Текст при этом довольно стыдный и сам по себе, и особенно в контексте:
Отец...Черт, я даже не знаю, как к тебе обращаться. Тебя убили, когда мне было десять и все одноклассники еще звали отцов папами, а я уже нет. Зато годика через три-четыре они все стали понимать, что их отцы не самые крутые, не самые лучшие, не самые правильные люди на свете -- обычное дело, возраст. А ты для меня так и остался самым-самым-самым, и были тому не только сыновние причины. Шпана детдомовская, золотой медалист, чемпион студенческой Москвы по лыжам, рулевой на Севморпути, авиаинженер, редактор отдела науки в "Комсомолке", один из самых ярких ведущих радио "Маяк" -- они там все до сих пор тебя помнят. Для них одних я по-прежнему не Горелов, а сын Горелова.
Человеку, который вышиб твой "жигуль" на обочину Минского шоссе, на нас было плевать с высокой башни. На мою безотцовщину, на мать, на то, что к своим сорока двум ты уже успел вдоволь нахлебаться военным беспризорником -- и в самолете горел, и валялся на лыжне с порванными связками, и даже в партию вступил, чтобы получить допуск на Байконур, -- что, в общем-то, тебе уже хватит. Ему вообще на всех было плевать: он вел персональную бронированную "Чайку" товарища Кузнецова В. В. -- "видного сов. парт. деятеля, дважды Героя Социалистического Труда" (Советский энциклопедический словарь), без пяти минут кандидата в члены Политбюро. И если б дело было только в этом водиле, я бы нашел его после дембеля, я все же сержант-противотанкист, все же чему-то нас учили, не только канавы рыть. А что, здорово было бы -- ПТУРСом в лобешник, в синее тонированное стекло.
Чепуха, конечно, не стал бы я его искать, потому что если б виноват был он один за две смерти -- твою и бабушки -- закатали бы его, лихача, лет на пять, хватило б и того.
Он не сидел в тюрьме ни дня, понимаешь? Он принес какую-то филькину справку, что вез своему патрону секретные документы и должен был спешить. ДТП с особо тяжкими даже не дошло до суда, его даже не проверили на алкоголь, отмазали вчистую. А его хозяин через два месяца стал-таки кандидатом в члены Политбюро, как будто вас с бабкой и вовсе не было.

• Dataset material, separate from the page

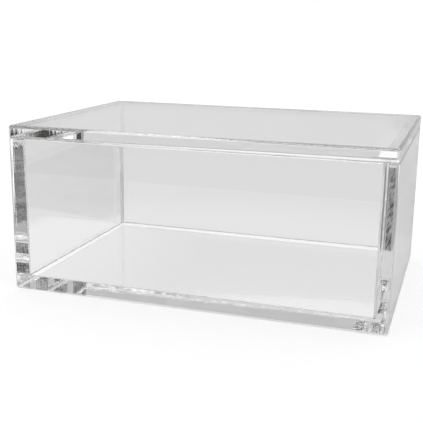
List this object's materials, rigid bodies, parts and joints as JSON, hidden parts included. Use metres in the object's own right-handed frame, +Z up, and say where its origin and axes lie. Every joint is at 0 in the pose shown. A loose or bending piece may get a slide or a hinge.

Не буду я искать этого болвана. Потому что они убили тебя сообща, толпой, они -- кто дал ему право так ездить, они, со своей руководящей ролью, социальной справедливостью, со своими флагами и кормушками. Они, боссы твоей собственной партии. При любом другом строе ты был бы жив, потому что никто нигде так не ездит. Хотя бы потому, что ни один демократический начальник не станет подставлять прессе задницу за своего убийцу-водителя. И только этим одним нынешний строй в десять раз лучше прежнего.
Тогда, в 77-м, я был еще щегол. "Тебе было уже десять лет -- и ты ничего с ним не сделал!" -- попрекнул меня позже черкес-батареец, но он был не прав: здесь, на равнине, люди взрослеют медленнее. Но в двадцать, с седым виском и значком наводчика 2-го класса, я уже знал, что отвечу -- мало не покажется. И я квитался за тебя честно -- в политотделах самых злых антисоветских газет, зимой 91-го в Вильнюсе, осенью 93-го в "Останкине". С ними, которые все хотят вернуть назад и ездить по нашим трупам. А если они думают, что развал их паскудной системы, снос их памятников, кресты на их карьерах -- достаточная за тебя цена, -- суки, они просто не знают, что такое стать сиротой в десять лет. Ничего, я объясню.
Гадом буду, пока жив -- красные хозяйничать здесь не будут. Либо скоро с тобой свидимся, либо они еще не раз крепко пожалеют о том июне. Когда мне было уже 10, а тебе всего 42.